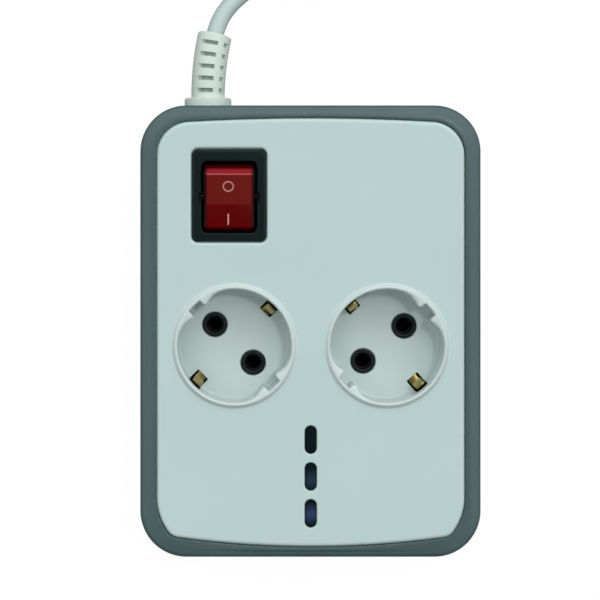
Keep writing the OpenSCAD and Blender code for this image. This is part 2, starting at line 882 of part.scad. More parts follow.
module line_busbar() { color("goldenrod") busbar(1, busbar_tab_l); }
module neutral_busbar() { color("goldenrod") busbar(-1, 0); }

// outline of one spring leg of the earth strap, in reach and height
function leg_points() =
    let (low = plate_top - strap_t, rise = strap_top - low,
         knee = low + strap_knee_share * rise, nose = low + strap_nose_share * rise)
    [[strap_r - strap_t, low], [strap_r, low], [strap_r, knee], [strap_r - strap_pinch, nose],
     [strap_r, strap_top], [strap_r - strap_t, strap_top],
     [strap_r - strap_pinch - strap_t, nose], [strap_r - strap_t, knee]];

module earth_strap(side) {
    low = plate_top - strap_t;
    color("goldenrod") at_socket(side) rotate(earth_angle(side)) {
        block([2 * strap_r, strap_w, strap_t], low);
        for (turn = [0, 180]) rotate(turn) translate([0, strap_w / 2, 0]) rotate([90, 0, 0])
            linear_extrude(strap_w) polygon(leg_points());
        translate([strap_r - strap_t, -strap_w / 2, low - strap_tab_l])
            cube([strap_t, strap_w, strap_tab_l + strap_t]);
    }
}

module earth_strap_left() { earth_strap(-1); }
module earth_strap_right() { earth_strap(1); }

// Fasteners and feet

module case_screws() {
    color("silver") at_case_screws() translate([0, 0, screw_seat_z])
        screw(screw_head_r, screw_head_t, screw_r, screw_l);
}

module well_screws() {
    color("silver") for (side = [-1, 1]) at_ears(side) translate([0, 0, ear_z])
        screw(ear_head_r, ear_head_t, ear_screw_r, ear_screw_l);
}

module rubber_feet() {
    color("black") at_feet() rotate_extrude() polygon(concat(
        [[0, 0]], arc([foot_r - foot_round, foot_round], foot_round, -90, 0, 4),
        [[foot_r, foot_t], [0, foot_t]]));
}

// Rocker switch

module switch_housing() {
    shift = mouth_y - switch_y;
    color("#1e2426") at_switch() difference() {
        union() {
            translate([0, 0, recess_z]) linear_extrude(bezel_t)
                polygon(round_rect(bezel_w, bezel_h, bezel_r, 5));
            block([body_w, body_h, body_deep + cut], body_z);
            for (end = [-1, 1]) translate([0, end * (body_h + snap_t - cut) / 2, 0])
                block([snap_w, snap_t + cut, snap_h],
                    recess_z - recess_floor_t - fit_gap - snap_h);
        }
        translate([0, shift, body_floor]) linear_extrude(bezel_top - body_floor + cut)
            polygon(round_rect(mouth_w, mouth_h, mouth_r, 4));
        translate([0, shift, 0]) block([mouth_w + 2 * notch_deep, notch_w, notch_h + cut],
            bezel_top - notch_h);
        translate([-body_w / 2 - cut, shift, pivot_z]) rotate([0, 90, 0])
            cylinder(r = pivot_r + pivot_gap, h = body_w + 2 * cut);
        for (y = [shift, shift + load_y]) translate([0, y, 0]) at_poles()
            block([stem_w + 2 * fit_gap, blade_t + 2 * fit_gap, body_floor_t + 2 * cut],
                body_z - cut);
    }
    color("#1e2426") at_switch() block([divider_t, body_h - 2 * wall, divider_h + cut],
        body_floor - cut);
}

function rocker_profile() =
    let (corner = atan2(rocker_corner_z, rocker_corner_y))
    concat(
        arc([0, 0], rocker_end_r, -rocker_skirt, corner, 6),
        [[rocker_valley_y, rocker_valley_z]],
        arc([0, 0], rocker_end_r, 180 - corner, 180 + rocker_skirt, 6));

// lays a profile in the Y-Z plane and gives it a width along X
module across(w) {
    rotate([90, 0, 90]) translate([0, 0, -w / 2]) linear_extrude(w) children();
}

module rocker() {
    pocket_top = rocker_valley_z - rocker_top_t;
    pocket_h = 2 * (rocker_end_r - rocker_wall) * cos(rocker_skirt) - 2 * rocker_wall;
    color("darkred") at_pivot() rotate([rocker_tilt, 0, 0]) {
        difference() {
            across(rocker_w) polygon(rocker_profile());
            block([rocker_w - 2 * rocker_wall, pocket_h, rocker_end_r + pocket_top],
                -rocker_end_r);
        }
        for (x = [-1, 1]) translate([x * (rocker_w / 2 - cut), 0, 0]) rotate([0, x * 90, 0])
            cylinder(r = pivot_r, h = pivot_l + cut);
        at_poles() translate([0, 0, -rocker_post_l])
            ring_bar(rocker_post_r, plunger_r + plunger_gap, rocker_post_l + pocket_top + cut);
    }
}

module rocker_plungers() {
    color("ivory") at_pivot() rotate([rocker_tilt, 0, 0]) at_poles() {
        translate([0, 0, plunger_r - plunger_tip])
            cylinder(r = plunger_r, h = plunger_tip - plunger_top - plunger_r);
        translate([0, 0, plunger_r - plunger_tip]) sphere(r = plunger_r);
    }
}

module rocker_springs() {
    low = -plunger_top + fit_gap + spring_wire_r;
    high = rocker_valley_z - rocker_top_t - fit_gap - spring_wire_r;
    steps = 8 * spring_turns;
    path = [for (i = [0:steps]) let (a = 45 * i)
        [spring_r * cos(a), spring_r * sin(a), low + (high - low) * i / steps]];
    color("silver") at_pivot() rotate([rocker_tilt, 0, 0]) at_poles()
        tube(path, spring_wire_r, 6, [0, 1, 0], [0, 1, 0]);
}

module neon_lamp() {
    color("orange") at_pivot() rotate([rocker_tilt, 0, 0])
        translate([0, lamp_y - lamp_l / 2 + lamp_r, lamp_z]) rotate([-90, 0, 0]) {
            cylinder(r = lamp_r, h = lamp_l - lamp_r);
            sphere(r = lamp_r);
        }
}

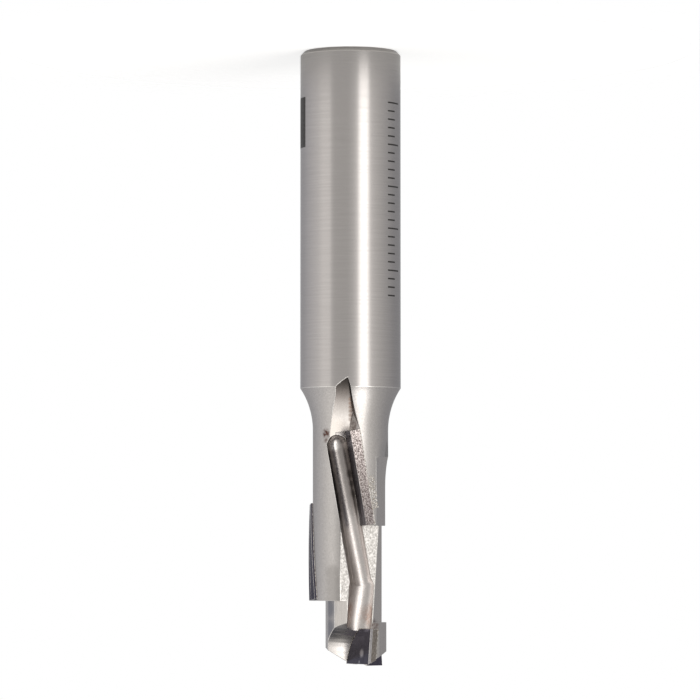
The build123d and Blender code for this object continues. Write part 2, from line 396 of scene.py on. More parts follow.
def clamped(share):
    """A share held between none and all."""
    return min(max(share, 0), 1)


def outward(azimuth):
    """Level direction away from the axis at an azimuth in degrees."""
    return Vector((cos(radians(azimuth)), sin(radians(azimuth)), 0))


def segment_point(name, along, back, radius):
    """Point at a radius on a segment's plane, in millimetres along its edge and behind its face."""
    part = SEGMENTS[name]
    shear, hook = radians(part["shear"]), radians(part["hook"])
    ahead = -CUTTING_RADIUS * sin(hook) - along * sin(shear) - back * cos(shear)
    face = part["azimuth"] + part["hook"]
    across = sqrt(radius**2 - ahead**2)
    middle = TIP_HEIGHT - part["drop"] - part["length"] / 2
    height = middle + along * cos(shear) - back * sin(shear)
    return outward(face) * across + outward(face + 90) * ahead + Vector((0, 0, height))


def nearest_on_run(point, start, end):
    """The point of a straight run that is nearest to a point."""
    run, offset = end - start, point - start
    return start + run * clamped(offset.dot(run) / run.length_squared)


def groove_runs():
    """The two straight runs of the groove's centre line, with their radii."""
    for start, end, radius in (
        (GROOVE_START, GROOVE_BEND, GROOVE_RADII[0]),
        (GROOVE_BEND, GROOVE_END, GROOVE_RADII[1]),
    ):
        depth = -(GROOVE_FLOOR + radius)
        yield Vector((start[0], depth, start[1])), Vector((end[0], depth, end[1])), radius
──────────
Task requirements:
Copy out each record, keeping every word as it is.

Final result:
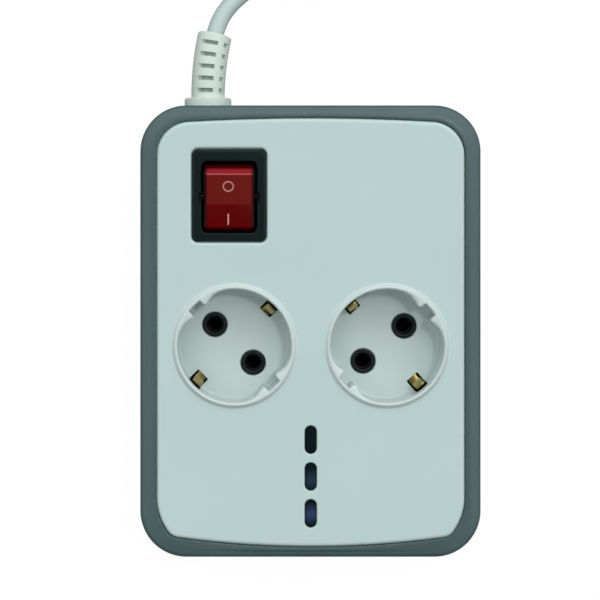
Keep writing the OpenSCAD and Blender code for this image. This is part 2, starting at line 882 of part.scad. More parts follow.
module line_busbar() { color("goldenrod") busbar(1, busbar_tab_l); }
module neutral_busbar() { color("goldenrod") busbar(-1, 0); }

// outline of one spring leg of the earth strap, in reach and height
function leg_points() =
    let (low = plate_top - strap_t, rise = strap_top - low,
         knee = low + strap_knee_share * rise, nose = low + strap_nose_share * rise)
    [[strap_r - strap_t, low], [strap_r, low], [strap_r, knee], [strap_r - strap_pinch, nose],
     [strap_r, strap_top], [strap_r - strap_t, strap_top],
     [strap_r - strap_pinch - strap_t, nose], [strap_r - strap_t, knee]];

module earth_strap(side) {
    low = plate_top - strap_t;
    color("goldenrod") at_socket(side) rotate(earth_angle(side)) {
        block([2 * strap_r, strap_w, strap_t], low);
        for (turn = [0, 180]) rotate(turn) translate([0, strap_w / 2, 0]) rotate([90, 0, 0])
            linear_extrude(strap_w) polygon(leg_points());
        translate([strap_r - strap_t, -strap_w / 2, low - strap_tab_l])
            cube([strap_t, strap_w, strap_tab_l + strap_t]);
    }
}

module earth_strap_left() { earth_strap(-1); }
module earth_strap_right() { earth_strap(1); }

// Fasteners and feet

module case_screws() {
    color("silver") at_case_screws() translate([0, 0, screw_seat_z])
        screw(screw_head_r, screw_head_t, screw_r, screw_l);
}

module well_screws() {
    color("silver") for (side = [-1, 1]) at_ears(side) translate([0, 0, ear_z])
        screw(ear_head_r, ear_head_t, ear_screw_r, ear_screw_l);
}

module rubber_feet() {
    color("black") at_feet() rotate_extrude() polygon(concat(
        [[0, 0]], arc([foot_r - foot_round, foot_round], foot_round, -90, 0, 4),
        [[foot_r, foot_t], [0, foot_t]]));
}

// Rocker switch

module switch_housing() {
    shift = mouth_y - switch_y;
    color("#1e2426") at_switch() difference() {
        union() {
            translate([0, 0, recess_z]) linear_extrude(bezel_t)
                polygon(round_rect(bezel_w, bezel_h, bezel_r, 5));
            block([body_w, body_h, body_deep + cut], body_z);
            for (end = [-1, 1]) translate([0, end * (body_h + snap_t - cut) / 2, 0])
                block([snap_w, snap_t + cut, snap_h],
                    recess_z - recess_floor_t - fit_gap - snap_h);
        }
        translate([0, shift, body_floor]) linear_extrude(bezel_top - body_floor + cut)
            polygon(round_rect(mouth_w, mouth_h, mouth_r, 4));
        translate([0, shift, 0]) block([mouth_w + 2 * notch_deep, notch_w, notch_h + cut],
            bezel_top - notch_h);
        translate([-body_w / 2 - cut, shift, pivot_z]) rotate([0, 90, 0])
            cylinder(r = pivot_r + pivot_gap, h = body_w + 2 * cut);
        for (y = [shift, shift + load_y]) translate([0, y, 0]) at_poles()
            block([stem_w + 2 * fit_gap, blade_t + 2 * fit_gap, body_floor_t + 2 * cut],
                body_z - cut);
    }
    color("#1e2426") at_switch() block([divider_t, body_h - 2 * wall, divider_h + cut],
        body_floor - cut);
}

function rocker_profile() =
    let (corner = atan2(rocker_corner_z, rocker_corner_y))
    concat(
        arc([0, 0], rocker_end_r, -rocker_skirt, corner, 6),
        [[rocker_valley_y, rocker_valley_z]],
        arc([0, 0], rocker_end_r, 180 - corner, 180 + rocker_skirt, 6));

// lays a profile in the Y-Z plane and gives it a width along X
module across(w) {
    rotate([90, 0, 90]) translate([0, 0, -w / 2]) linear_extrude(w) children();
}

module rocker() {
    pocket_top = rocker_valley_z - rocker_top_t;
    pocket_h = 2 * (rocker_end_r - rocker_wall) * cos(rocker_skirt) - 2 * rocker_wall;
    color("darkred") at_pivot() rotate([rocker_tilt, 0, 0]) {
        difference() {
            across(rocker_w) polygon(rocker_profile());
            block([rocker_w - 2 * rocker_wall, pocket_h, rocker_end_r + pocket_top],
                -rocker_end_r);
        }
        for (x = [-1, 1]) translate([x * (rocker_w / 2 - cut), 0, 0]) rotate([0, x * 90, 0])
            cylinder(r = pivot_r, h = pivot_l + cut);
        at_poles() translate([0, 0, -rocker_post_l])
            ring_bar(rocker_post_r, plunger_r + plunger_gap, rocker_post_l + pocket_top + cut);
    }
}

module rocker_plungers() {
    color("ivory") at_pivot() rotate([rocker_tilt, 0, 0]) at_poles() {
        translate([0, 0, plunger_r - plunger_tip])
            cylinder(r = plunger_r, h = plunger_tip - plunger_top - plunger_r);
        translate([0, 0, plunger_r - plunger_tip]) sphere(r = plunger_r);
    }
}

module rocker_springs() {
    low = -plunger_top + fit_gap + spring_wire_r;
    high = rocker_valley_z - rocker_top_t - fit_gap - spring_wire_r;
    steps = 8 * spring_turns;
    path = [for (i = [0:steps]) let (a = 45 * i)
        [spring_r * cos(a), spring_r * sin(a), low + (high - low) * i / steps]];
    color("silver") at_pivot() rotate([rocker_tilt, 0, 0]) at_poles()
        tube(path, spring_wire_r, 6, [0, 1, 0], [0, 1, 0]);
}

module neon_lamp() {
    color("orange") at_pivot() rotate([rocker_tilt, 0, 0])
        translate([0, lamp_y - lamp_l / 2 + lamp_r, lamp_z]) rotate([-90, 0, 0]) {
            cylinder(r = lamp_r, h = lamp_l - lamp_r);
            sphere(r = lamp_r);
        }
}

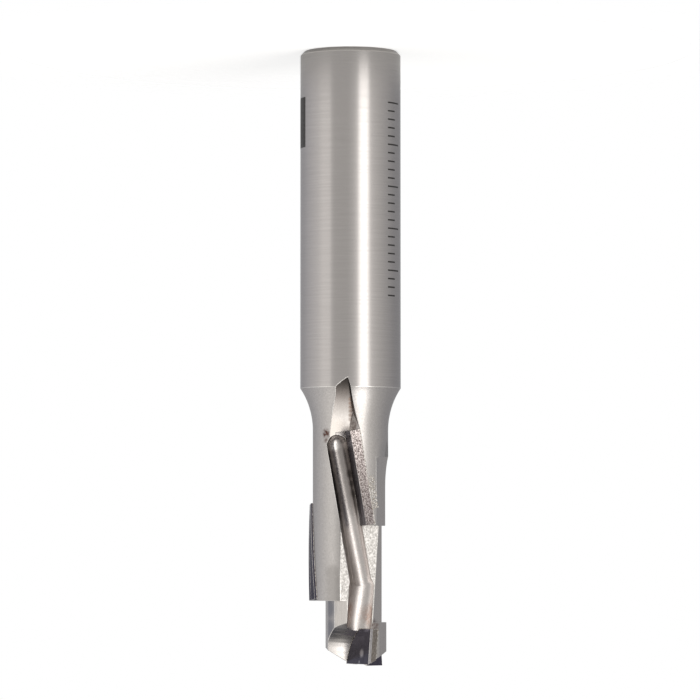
The build123d and Blender code for this object continues. Write part 2, from line 396 of scene.py on. More parts follow.
def clamped(share):
    """A share held between none and all."""
    return min(max(share, 0), 1)


def outward(azimuth):
    """Level direction away from the axis at an azimuth in degrees."""
    return Vector((cos(radians(azimuth)), sin(radians(azimuth)), 0))


def segment_point(name, along, back, radius):
    """Point at a radius on a segment's plane, in millimetres along its edge and behind its face."""
    part = SEGMENTS[name]
    shear, hook = radians(part["shear"]), radians(part["hook"])
    ahead = -CUTTING_RADIUS * sin(hook) - along * sin(shear) - back * cos(shear)
    face = part["azimuth"] + part["hook"]
    across = sqrt(radius**2 - ahead**2)
    middle = TIP_HEIGHT - part["drop"] - part["length"] / 2
    height = middle + along * cos(shear) - back * sin(shear)
    return outward(face) * across + outward(face + 90) * ahead + Vector((0, 0, height))


def nearest_on_run(point, start, end):
    """The point of a straight run that is nearest to a point."""
    run, offset = end - start, point - start
    return start + run * clamped(offset.dot(run) / run.length_squared)


def groove_runs():
    """The two straight runs of the groove's centre line, with their radii."""
    for start, end, radius in (
        (GROOVE_START, GROOVE_BEND, GROOVE_RADII[0]),
        (GROOVE_BEND, GROOVE_END, GROOVE_RADII[1]),
    ):
        depth = -(GROOVE_FLOOR + radius)
        yield Vector((start[0], depth, start[1])), Vector((end[0], depth, end[1])), radius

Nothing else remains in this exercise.